TXT (Plain Transcript)

  • Extension: .txt
  • Contains: Only dialogue text
  • Format: Plain text—no special structure
  • Timing: None—no time information
  • Synchronization: Not usable with video
  • Readability: Clean, easy-to-read transcript
  • Used for: Reading, translation, text analysis
  • Best for: Studying dialogue or content review

Example Comparison

Original SRT

1
00:00:10,500 --> 00:00:13,000
Hello, how are you today?

2
00:00:15,000 --> 00:00:18,500
I'm doing great, thanks for asking!

Converted TXT

Hello, how are you today?

I'm doing great, thanks for asking!

When to Convert SRT to TXT

Readable Transcript Creation

Convert subtitles to clean text for easy reading without distracting timestamps. Perfect for studying movie dialogue, reviewing video content, or creating written transcripts of video material.

Translation Preparation

Extract dialogue to plain text for easier translation work.

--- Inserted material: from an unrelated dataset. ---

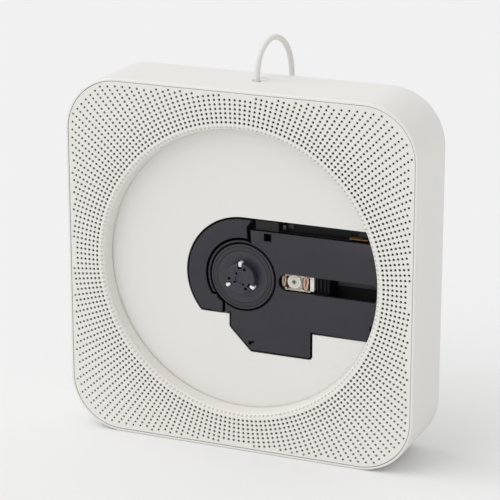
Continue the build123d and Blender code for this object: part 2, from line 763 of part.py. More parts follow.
with BuildPart() as board_connectors:
    with BuildSketch(face_at(board_front_y, board_centre_z)):
        with Locations((-12.0, 16.5), (4.0, 16.5), (18.0, 16.5)):
            Rectangle(10.0, 4.4)
        with Locations((55.5, -9.4)):
            Rectangle(11.0, 3.2)
    extrude(amount=3.4)
save(board_connectors, "board_connectors")

ribbon_z = hub_z + 23.6
with BuildPart() as pickup_ribbon:
    with BuildSketch(Plane.XY.offset(ribbon_z)):
        with Locations((55.5, -2.9)):
            Rectangle(8.8, 17.0)
    extrude(amount=0.3)
save(pickup_ribbon, "pickup_ribbon")

# ---- speakers, a left and a right one ----
speaker_z = mid_z + speaker_offset
with BuildPart() as speaker_frames:
    for side in (-1, 1):
        speaker_x = side * speaker_offset
        with BuildSketch(turned_plane(speaker_z, speaker_x)):
            with BuildLine():
                Polyline((14.6, -16.8), (speaker_radius, -16.8), (speaker_radius, -15.8), (15.8, -15.8),
                         (11.6, -8.2), (3.4, -8.2), (3.4, -9.2), (10.8, -9.2), (14.6, -16.0), close=True)
            make_face()
        revolve(axis=depth_axis(speaker_z, speaker_x))
    with BuildSketch(face_at(-15.8)):
        with Locations(*speaker_boss_points):
            Circle(2.6)
        for ear_x, ear_z in speaker_boss_points:
            side = 1 if ear_x > 0 else -1
            inward_x = ear_x - 0.14 * (ear_x - side * speaker_offset)
            inward_z = ear_z - 0.14 * (ear_z - speaker_offset)
            with Locations(Location((inward_x, inward_z, 0), (0, 0, -45 * side))):
                Rectangle(6.0, 4.0)
        with Locations((-speaker_offset, speaker_offset), (speaker_offset, speaker_offset)):
            Circle(14.6, mode=Mode.SUBTRACT)
        with Locations(*speaker_boss_points):
            Circle(1.3, mode=Mode.SUBTRACT)
    extrude(amount=1.0)
save(speaker_frames, "speaker_frames")

with BuildPart() as speaker_cones:
    for side in (-1, 1):
        with BuildSketch(turned_plane(speaker_z, side * speaker_offset)):
            with BuildLine():
                Polyline((0.0, -13.8), (3.0, -13.2), (4.2, -12.3), (12.2, -16.2), (13.0, -16.7),
                         (14.6, -16.3), (14.6, -16.0), (13.0, -16.3), (12.2, -15.8), (4.2, -11.9),
                         (3.0, -12.8), (0.0, -13.4), close=True)
            make_face()
        revolve(axis=depth_axis(speaker_z, side * speaker_offset))
save(speaker_cones, "speaker_cones")

with BuildPart() as speaker_magnets:
    with BuildSketch(face_at(-2.6, speaker_z)):
        with Locations((-speaker_offset, 0), (speaker_offset, 0)):
            Circle(10.5)
    extrude(amount=5.6)
    chamfer(speaker_magnets.edges().filter_by(GeomType.CIRCLE), 0.5)
save(speaker_magnets, "speaker_magnets")

speaker_screws = screws_at(speaker_boss_points, mid_z, -15.8, 2.9, 1.0, 2.1, 1.0)
save(speaker_screws, "speaker_screws")

# ---- case and well screws ----
case_screws = screws_at(case_screw_points, mid_z, back_y - head_recess_depth, 24.5, 1.4, 2.8, 1.8)
save(case_screws, "case_screws")
well_screws = screws_at(well_screw_points, mid_z, back_y - head_recess_depth, 18.0, 1.4, 2.8, 1.8)
save(well_screws, "well_screws")

# ---- keys and their board ----
key_travel = 0.6
for key_name, key_x in zip(button_names, button_xs):
    with BuildPart() as key:
        with BuildSketch(Plane.XY.offset(0.4)):
            with Locations((key_x, button_y)):
                SlotOverall(11.0, 4.6)
        extrude(amount=2.5)
        fillet(key.faces().sort_by(Axis.Z)[0].edges(), 0.4)
        with BuildSketch(Plane.XY.offset(wall + 0.1)):
            with Locations((key_x, button_y)):
                SlotOverall(13.4, 7.0)
        extrude(amount=0.9)
        with BuildSketch(Plane.XY.offset(wall + 0.5)):
            with Locations((key_x, button_y)):
                Circle(1.6)
        extrude(amount=3.1)
    save(key, f"button_{key_name}")

with BuildPart() as tact_switches:
    with BuildSketch(Plane.XY.offset(8.0)):
        with Locations(*[(x, button_y) for x in button_xs]):
            Rectangle(6.0, 6.0)
    extrude(amount=1.5)
    with BuildSketch(Plane.XY.offset(6.9)):
        with Locations(*[(x, button_y) for x in button_xs]):
            Circle(1.7)
    extrude(amount=1.2)
save(tact_switches, "tact_switches")

with BuildPart() as button_board:
    with BuildSketch(Plane.XY.offset(9.5)):
        with Locations((0, button_y)):
            Rectangle(92.0, 8.0)
    extrude(amount=1.6)
save(button_board, "button_board")

# ---- pull-cord switch ----
stem_radius = 1.8
switch_top = case_size - wall
cavity_top = switch_top - 3.3
cavity_low = cavity_top - 15.0
flange_low = cavity_low
with BuildPart() as switch_housing:
    with BuildSketch(Plane.XY.offset(cavity_low)):
        with Locations((cord_x, cord_y)):
            RectangleRounded(14.0, 13.0, 1.5)
    extrude(amount=switch_top - cavity_low)
    with BuildSketch(Plane.XY.offset(cavity_low)):
        with Locations((cord_x, cord_y)):
            Circle(3.8)
    extrude(amount=cavity_top - cavity_low, mode=Mode.SUBTRACT)
    with BuildSketch(Plane.XY.offset(cavity_low)):
        with Locations((cord_x, cord_y)):
            Circle(stem_radius + 0.07)
    extrude(amount=30.0, mode=Mode.SUBTRACT)
save(switch_housing, "switch_housing")

with BuildPart() as switch_base:
    with BuildSketch(Plane.XY.offset(cavity_low - 2.0)):
        with Locations((cord_x, cord_y)):
            RectangleRounded(14.0, 13.0, 1.5)
    extrude(amount=2.0)
    with BuildSketch(Plane.XY.offset(cavity_low - 5.0)):
        with Locations((cord_x - 3.0, cord_y), (cord_x + 3.0, cord_y)):
            Rectangle(0.6, 2.0)
    extrude(amount=3.5)
save(switch_base, "switch_base")

cord_exit_z = case_size - 0.8
with BuildPart() as pull_stem:
    with BuildSketch(Plane.XY.offset(flange_low)):
        with Locations((cord_x, cord_y)):
            Circle(3.74)
    extrude(amount=2.0)
    with BuildSketch(Plane.XY.offset(flange_low)):
        with Locations((cord_x, cord_y)):
            Circle(stem_radius)
    extrude(amount=cord_exit_z - flange_low)
save(pull_stem, "pull_stem")

spring_low = flange_low + 2.0
spring_wire = 0.28
spring_coil_radius = 2.9
spring_height = cavity_top - spring_low - 2 * spring_wire
with BuildPart() as pull_spring:
    with BuildLine() as spring_line:
        Helix(pitch=spring_height / 5, height=spring_height, radius=spring_coil_radius,
              center=(cord_x, cord_y, spring_low + spring_wire))
    with BuildSketch(Plane(origin=spring_line.line @ 0, z_dir=spring_line.line % 0)):
        Circle(spring_wire)
    sweep()
save(pull_spring, "pull_spring")

# ---- wall bracket ----
with BuildPart() as wall_bracket:
    with BuildSketch(face_at(wall_y, bracket_z)):
        RectangleRounded(112.0, 48.0, 7.0)
        with Locations((-25.0, 0), (25.0, 0)):
            Circle(2.1, mode=Mode.SUBTRACT)
    extrude(amount=1.2)
    with BuildSketch(face_at(wall_y - 1.2 + overlap, bracket_z)):
        with Locations((-49.0, 17.0), (49.0, 17.0), (-49.0, -17.0), (49.0, -17.0)):
            Circle(3.6)
    extrude(amount=overlap + 1.7)
    arm_low = hook_slot_z[1] - 1.6
    arm_length = wall_y - 1.2 + overlap - hook_y
    for hook_x in hook_xs:
        with BuildSketch(Plane.XY.offset(arm_low)):
            with Locations((hook_x, hook_y + arm_length / 2)):
                Rectangle(12.0, arm_length)
        extrude(amount=1.5)
        with BuildSketch(Plane.XY.offset(arm_low)):
            with Locations((hook_x, hook_y + 0.65)):
                Rectangle(12.0, 1.3)
        extrude(amount=7.5)
save(wall_bracket, "wall_bracket")

# ---- cord: loop over the top, drop behind the case, coil, tail and plug ----
cord_radius = cord_diameter / 2
coil_half = coil_columns * cord_diameter / 2
coil_height = coil_layers * cord_diameter
coil_x, coil_y = coil_centre
turn_inset = cord_radius + 0.05
outer_turn = coil_mean_radius + coil_half - turn_inset
top_layer_z = coil_lift + coil_height - turn_inset
tail_z = coil_lift + turn_inset
coil_entry_y = coil_y - outer_turn
cord_route = [
    (cord_x, cord_y, cord_exit_z),
    (cord_x, cord_y, 179.4),
    (2.0, 5.8, 187.4),
    (4.0, 13.2, 190.6),
    (6.2, 20.4, 187.4),
    (7.6, 25.2, 179.4),
    (7.8, 26.6, 167.0),
    (8.6, 26.0, 147.0),
    (8.0, 26.6, 110.0),
    (9.2, 27.3, 72.0),
    (9.0, 26.6, 44.0),
    (8.0, 27.0, 28.0),
    (3.5, 27.0, 16.5),
    (-5.5, coil_entry_y, top_layer_z),
    (coil_x + 13.5, coil_entry_y, top_layer_z),
]


def corner_radii(route):
    """Arc at each corner: 0.45 of the shorter run over the tangent of half the turn."""
    radii = []
    for before, here, after in zip(route, route[1:], route[2:]):
        run_in = Vector(*here) - Vector(*before)
        run_out = Vector(*after) - Vector(*here)
        shorter = min(run_in.length, run_out.length)
        radii.append(0.45 * shorter / tan(radians(run_in.get_angle(run_out)) / 2))
    return radii


def cord_tube(route, name):
    """Round tube along straight runs joined by tangent arcs."""
    radii = corner_radii(route)
    with BuildPart() as tube:
        with BuildLine() as path:
            FilletPolyline(*route, radius=radii)
        length = path.wire().length
        with BuildSketch(Plane(origin=path.wire() @ 0, z_dir=path.wire() % 0)):
            Circle(cord_radius)
        sweep(transition=Transition.ROUND)
    expected = pi * cord_radius ** 2 * length
    print(name, "length", round(length, 1), "volume ratio", round(tube.part.volume / expected, 4))
    print("  radii", [round(radius, 1) for radius in radii])
    save(tube, name)


cord_tube(cord_route, "power_cord")

with BuildPart() as cord_coil:
    with BuildSketch(Plane.XY.offset(coil_lift)):
        with Locations(coil_centre):
            Circle(coil_mean_radius + coil_half)
            Circle(coil_mean_radius - coil_half, mode=Mode.SUBTRACT)
    extrude(amount=coil_height)
    fillet(cord_coil.edges().filter_by(GeomType.CIRCLE), 1.0)
    # the first and last turns leave along straight ends
    with BuildSketch(Plane(origin=(coil_x, coil_entry_y, top_layer_z), x_dir=(0, 1, 0), z_dir=(1, 0, 0))):
        Circle(cord_radius)
    extrude(amount=13.5)
    with BuildSketch(Plane(origin=(coil_x, coil_y + outer_turn, tail_z), x_dir=(0, 1, 0), z_dir=(1, 0, 0))):
        Circle(cord_radius)
    extrude(amount=11.0)
save(cord_coil, "cord_coil")

tie_thickness = 0.75
tie_turn = 200.0
tie_sweep = 22.0
with BuildPart() as cord_tie:
    with BuildSketch(Plane(origin=(coil_x, coil_y, coil_lift + coil_height / 2),
                           x_dir=(cos(radians(tie_turn)), sin(radians(tie_turn)), 0),
                           z_dir=(sin(radians(tie_turn)), -cos(radians(tie_turn)), 0))):
        with Locations((coil_mean_radius, 0)):
            RectangleRounded(2 * coil_half + 2 * tie_thickness, coil_height + 2 * tie_thickness, 1.6)
            RectangleRounded(2 * coil_half, coil_height, 1.0, mode=Mode.SUBTRACT)
    revolve(axis=Axis((coil_x, coil_y, 0), (0, 0, 1)), revolution_arc=tie_sweep)
save(cord_tie, "cord_tie")

plug_axis_z = 4.4
plug_point = (15.0, 62.4)
tail_route = [
    (coil_x + 11.0, coil_y + outer_turn, tail_z),
    (coil_x + 19.0, coil_y + outer_turn, tail_z),
    (coil_x + 28.0, coil_y + outer_turn - 0.9, tail_z + 0.9),
    (coil_x + 37.0, plug_point[1], plug_axis_z),
    (plug_point[0], plug_point[1], plug_axis_z),
]
cord_tube(tail_route, "cord_tail")


def along_x(x, y, z):
    """Plane that looks along +X, for pieces of the plug."""
    return Plane(origin=(x, y, z), x_dir=(0, 1, 0), z_dir=(1, 0, 0))


with BuildPart() as plug_grip:
    with BuildSketch(Plane(origin=(plug_point[0], plug_point[1], plug_axis_z), x_dir=(1, 0, 0), z_dir=(0, -1, 0))):
        with BuildLine():
            Polyline((0, 0), (0, 1.9), (12.0, 2.9), (13.0, 4.0), (14.0, 4.4), (29.0, 4.4), (30.0, 4.0), (30.0, 0),
                     close=True)
        make_face()
    revolve(axis=Axis((plug_point[0], plug_point[1], plug_axis_z), (1, 0, 0)))
save(plug_grip, "plug_grip")

with BuildPart() as plug_barrel:
    with BuildSketch(along_x(plug_point[0] + 30.0, plug_point[1], plug_axis_z)):
        Circle(2.75)
        Circle(1.05, mode=Mode.SUBTRACT)
    extrude(amount=9.5)
save(plug_barrel, "plug_barrel")
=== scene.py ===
"""Wall mounted disc player: perforated front, open disc well with its mechanism, pull cord."""
import math
from functools import partial
from math import cos, pi, radians, sin, tau

import bmesh
import bpy
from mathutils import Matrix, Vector


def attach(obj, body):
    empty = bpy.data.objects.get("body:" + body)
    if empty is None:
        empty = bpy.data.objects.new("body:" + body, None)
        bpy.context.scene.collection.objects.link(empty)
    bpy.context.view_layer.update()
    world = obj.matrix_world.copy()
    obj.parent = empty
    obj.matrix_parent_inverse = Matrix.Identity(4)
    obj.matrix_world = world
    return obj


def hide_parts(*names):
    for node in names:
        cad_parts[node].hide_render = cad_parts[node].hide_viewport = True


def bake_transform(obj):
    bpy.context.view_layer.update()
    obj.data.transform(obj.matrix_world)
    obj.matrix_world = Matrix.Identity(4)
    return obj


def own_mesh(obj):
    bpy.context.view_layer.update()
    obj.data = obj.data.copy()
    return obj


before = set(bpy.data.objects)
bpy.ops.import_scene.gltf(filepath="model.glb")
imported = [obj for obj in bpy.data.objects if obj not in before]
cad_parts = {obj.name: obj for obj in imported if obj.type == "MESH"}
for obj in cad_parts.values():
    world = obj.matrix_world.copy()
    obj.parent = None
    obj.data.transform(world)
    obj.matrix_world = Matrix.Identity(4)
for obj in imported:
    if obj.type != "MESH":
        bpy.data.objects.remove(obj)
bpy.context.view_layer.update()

# ---- the player's sizes, in millimetres ----
MM = 0.001  # a millimetre, in metres
MICRON = 0.000001
CASE = 172.0
MID_Z = CASE / 2
CORNER = 26.0
RIM = 1.25  # the case's rim around the front plate
SEAM = 0.24
FRONT_Y = -20.5
LEDGE_Y = -18.3
SHEET = 0.9
EASE = 0.35  # rounding of the front plate's folded edge
FOLD = 1.3  # width of the folded edge behind the plate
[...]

Translators often prefer working with clean text files without timing codes—convert after translation back to SRT format.

Content Analysis & SEO

Extract video dialogue for keyword analysis, content auditing, or SEO purposes. Plain text is easier to analyze with text processing tools than subtitle formats with timestamps.

Quote Extraction

Need to extract specific quotes from a video? Convert subtitles to text, then easily search and copy dialogue without navigating through timestamp-heavy SRT files.

Document Integration

Insert video dialogue into documents, reports, or presentations. Plain text integrates seamlessly into Word docs, PDFs, or slides without carrying subtitle formatting.

Programming & Data Processing

Feed dialogue into text analysis tools, machine learning models, or scripts. Plain TXT format is easier to parse programmatically than SRT's structured timing format.

Frequently Asked Questions

Plain text extraction is useful for creating transcripts, indexing content for search, language learning, accessibility reviews, or archiving dialogue separately from timing.
Yes, all timing information and sequence numbers are removed. The output contains only the spoken text, typically one line per subtitle entry.
HTML-style tags (bold, italic) are stripped to produce clean plain text. The focus is on extracting readable dialogue without any markup.
The converter maintains line breaks between subtitle entries, creating readable paragraphs. This makes the transcript easier to read and process.
Yes! Extract the plain text, translate it (manually or with AI), then use our Text to SRT tool to recreate subtitles with the original timing structure.

💡 Conversion Tips

The converter strips all timestamps, subtitle numbers, and formatting—leaving only pure dialogue text in the order it appears.

Multi-line subtitles maintain their line breaks, so dialogue structure and formatting (like speaker changes on separate lines) is preserved.

The resulting TXT file opens in any text editor on any device—Notepad, TextEdit, Word, Google Docs, VS Code—perfect universal compatibility.